You learn a lot in “The Seven Five” about Dowd’s criminal exploits, which emerge in original interviews with him and some of his former associates, in re-creations of their exploits and, valuably, in clips from his testimony before the Mollen Commission. It was formed after Dowd and a handful of other dirty cops were arrested on narcotic charges.

Movie Review

‘The Seven Five,’ a documentary directed by Tiller Russell. 104 minutes. Rated R for pervasive language, some grisly crime-scene images, and drug content. Sundance Cinemas (21+).

The New York Times does not provide star ratings with reviews.

Now Dowd, having served time in a federal prison, is making a comeback as the star of this breathless, ethically challenged documentary, which director Tiller Russell has pulled together as slickly as an episode of “Law & Order” (without, you know, much of either).

The main source here is Dowd, who excitedly recounts how he stole drugs and money.
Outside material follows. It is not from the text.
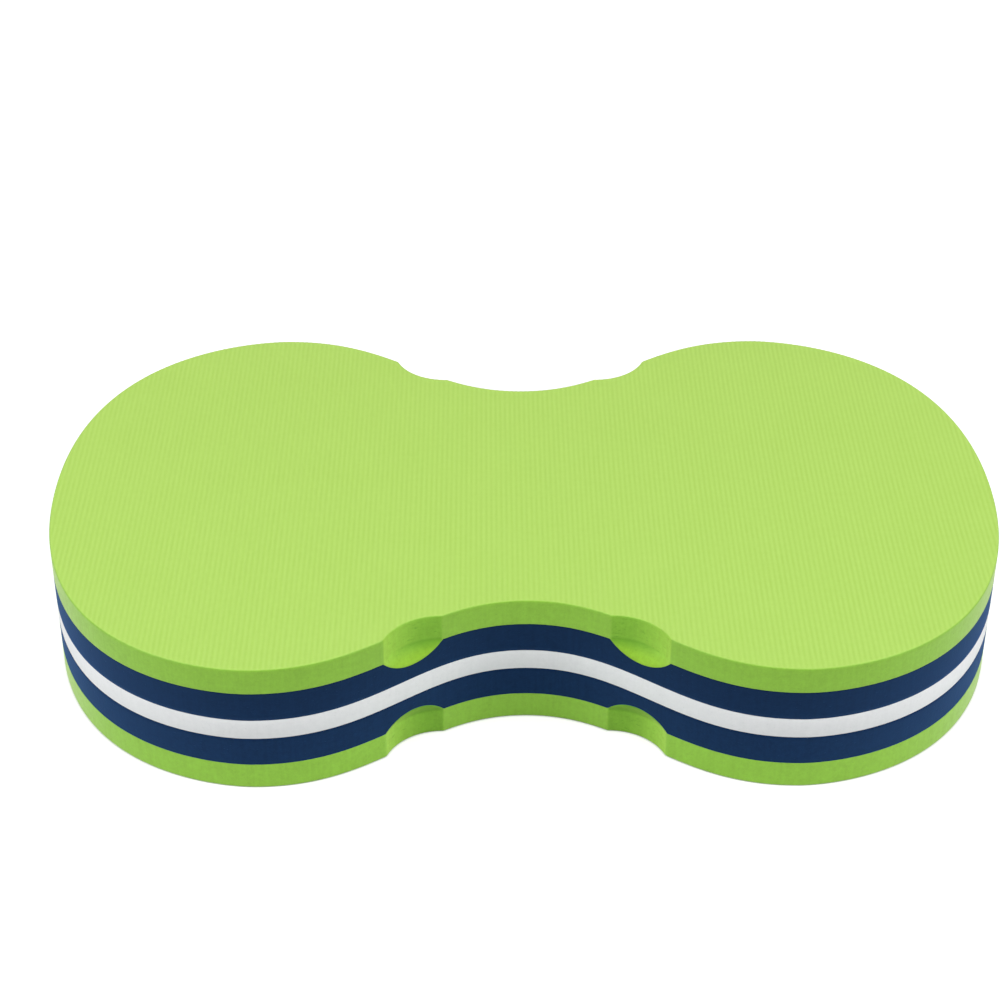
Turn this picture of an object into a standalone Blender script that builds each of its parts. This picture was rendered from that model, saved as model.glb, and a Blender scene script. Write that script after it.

Every so often if not nearly enough, you also hear from some of the good guys who helped bring Dowd down, including one who soberly invokes what bad guys like Dowd meant for neighborhoods under his watch.

When asked by the commission whether his loyalties were with “the community he was supposed to be policing” or the drug traffickers he protected, Dowd said, “I guess I’d have to say the drug traffickers.”

Dowd’s vehement narration does have, at times, a vague Joe-Pesci-in-“Goodfellas” feel, which is amusing only if you ignore the historical record. In 1988, when Dowd was still on the force, an estimated 100 people were murdered in East New York. Those dead should haunt “The Seven Five.”